DUBAI: Arab states in the Gulf should aim to narrow the gap in their inflation rates before a 2010 target for monetary union, a report said yesterday, proposing a depegging from the US dollar.
“Inflation should be the priority item on the policy agenda,” said the Dubai International Financial Center (DIFC) in its progress report toward monetary union in the Gulf Cooperation Council (GCC). The top priority should be “not to alter the commitment to 2010,” said Nasser Saidi, chief economist at DIFC Authority, presenting the report.
The document looks at six convergence criteria formulated by a GCC technical committee, “largely inspired by the Maastricht criteria” which regulated the adoption of a common currency by European Union members. These include convergence on inflation rates, interest rates, foreign exchange reserves, fiscal deficits, public debt, as well as maintaining a fixed peg to the US dollar.

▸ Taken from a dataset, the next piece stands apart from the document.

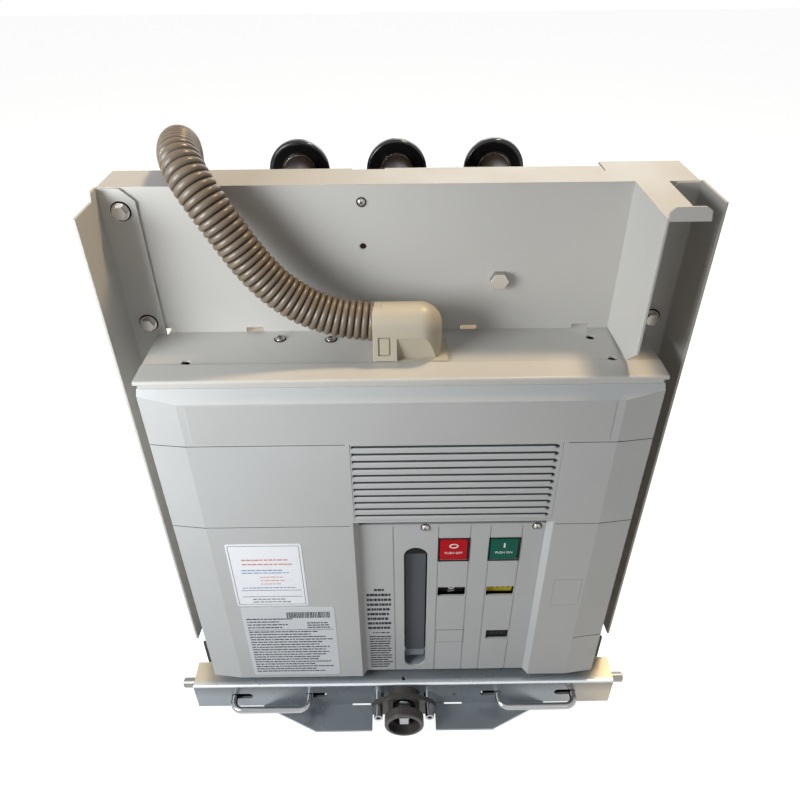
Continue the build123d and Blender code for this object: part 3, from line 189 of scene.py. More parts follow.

A windfall of record-high oil revenues has provided GCC countries with large fiscal surpluses, reduced their public debt to modest percentages of economic production, and boosted their coffers of foreign exchange. But inflation — higher than usual in all six member states — has been running exceptionally high in Qatar and the United Arab Emirates, at 13.76 and 11.1 percent in 2007, respectively. In Bahrain, Kuwait, Oman and Saudi Arabia, consumer prices did not exceed single digits last year, although they have hit double digits in Kuwait and Saudi Arabia in monthly data for 2008. “Inflation rates should not exceed the GCC weighted average inflation rates plus two percent in each member country,” the report said, putting the GCC weighted average inflation at 6.91 percent in 2007.
GCC interest rates, meanwhile, converge as a result of the currencies’ peg to the dollar. Only Kuwait dropped out of the dollar link last year, choosing a basket of currencies. But the peg to the greenback has deprived GCC central banks of the use of interest rates to control inflation, being forced to follow the US Federal Reserve in reducing rates even while their economies are booming. “Pegging to the US dollar is not necessarily the best option to control inflation,” Saidi said.
While the dollar peg “provided for monetary and price stability in the past ... (several changes) and the weakness of US dollar ... provide rationale for a change in policy toward inflation targeting,” the report said.